Wallonia-Brussels argues it needs such investment to allow its French-speaking community to flourish culturally and prevent it from being drowned out by content from its larger neighbour France. Therefore it has mandated a financial obligation of 2% to 9.5% of turnover to be spent on Belgian French-language independent productions in the region for both broadcasters and streamers.
The 2% figure applies to operators with a net turnover of more than $793,000 (€700,000) but less than $11.4m (€10m). It then rises on a sliding scale depending on turnover, all the way up to the maximum 9.5% figure that only applies to operators with a net turnover of more than $170m (€150m) in the region.
“Neither Netflix, Disney nor any other broadcaster currently has such a turnover,” says Delphine Mougenot, secretary general of the region’s UPFF+ producer group. She estimates that Disney is far from the maximum rate, while Netflix is much lower.

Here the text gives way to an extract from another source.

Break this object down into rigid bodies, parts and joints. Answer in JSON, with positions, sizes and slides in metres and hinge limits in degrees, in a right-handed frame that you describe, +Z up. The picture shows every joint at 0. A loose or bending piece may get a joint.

The rules enacted are complex but essentially aim to foster cultural diversity. Broadcasters and streamers can fulfil their obligation by pre-buying, developing and/or co-producing independent works. A certain amount of the money can go on training, accessibility or dubbing and subtitling. Licensing and purchasing rights do not count (the aim is to generate new works), neither do commissions where the broadcaster or streamer retains all rights. Pre-buys and co-productions are excluded if they count towards another country’s investment obligation system.
Alternatively, broadcasters or streamers can pay the fee direct to Wallonia-Brussels Federation’s film and TV funding organisation Centre du Cinéma et de l’Audiovisuel in the form of a levy.
Trumpian times
The case has taken on greater significance since Trump came to power. In February, he took aim at the AVMSD rules in a White House memo that specifically highlighted legislation that “require[s] American streaming services to fund local productions” in many countries around the world.
For many, the Wallonia-Brussels case is shaping up to be a key battleground over AVMSD. “For Netflix and Disney, who are backed by the MPA [Motion Picture Association], it’s a way to attack the whole AVMSD system in Europe,” argues Chris Marcich, president of the European Film Agencies Directors association (EFAD), which represents 38 national film agencies in Europe. “Netflix and Disney have picked on Wallonia-Brussels because they think it’s a place where they can show that the measure is disproportionate. But the streamers will never have the amount of business in Wallonia-Brussels that would force them to contribute 9.5%.”
“We can feel the pressure,” adds Jeanne Brunfaut, director of the region’s Centre du Cinéma et de l’Audiovisuel. “But we need to face up to it. With everything that is coming out of the US at the moment, we need Europe to be strong.”
Brunfaut says her region feels supported by EFAD, which she also chairs, and also by countries that have similar obligations, particularly France. She hits out at accusations the obligations are unworkable because the region has a small creative community. “I guess we are such a small market that they just don’t want to waste time with us, but there’s good content here for them. It’s not fair to say there isn’t any content,” says Brunfaut, citing recent hit films such as Solange Cicurel’s TKT and Michiel Blanchart’s Night Call (La Nuit Se Traîne).
For their part, the streamers highlight their contributions to the European creative community. Netflix, for example, says it has invested $7.4bn (€6.5bn) in European series and films between 2020 and 2023. For the streamers, the regulations are convoluted and more demanding than most larger countries in Europe. As a point of reference, the obligation in neighbouring Flanders is 2%-4%, rising to 5% in Denmark and the Netherlands, 16% in Italy and 20% in France.
Netflix has said it will comply where regulations exist. “What’s important to us is that we want them to be fair, we want them to be predictable,” Larry Tanz, the streamer’s vice president of content for EMEA, told Screen International in 2023.
The patchwork of obligations now in place across Europe are certainly varied. In this, the streamers may be pushing at an open door with the European Commission, where some are understood to think the different obligations are contrary to the spirit of the EU single market.
In a statement to Screen, Netflix said: “We’ve worked closely with Europe’s regulators and governments to adopt national investment obligations as part of the Audiovisual Media Services Directive. However, we believe the new investment obligations proposed by the Wallonia-Brussels Federation are unworkable and contrary to the principles of the single market and so have reluctantly decided to challenge them in court.”
A Disney spokesperson said to Screen: “We have a long history of storytelling in Europe and support investment and cultural diversity. We have filed an intervention in support of Netflix’s appeal brief within the appropriate legal channels. We share Netflix’s view that as implemented, the regime in Wallonia goes beyond the AVMSD and undermines consumer choice, competition and the advancement of the EU single market.”
The contrasting views of the streamers and Wallonia-Brussels will be put under the microscope in a Belgian court in the coming months. A referral to the European Court of Justice would likely prolong the process by a year or two. The result could be hugely consequential for the European industry.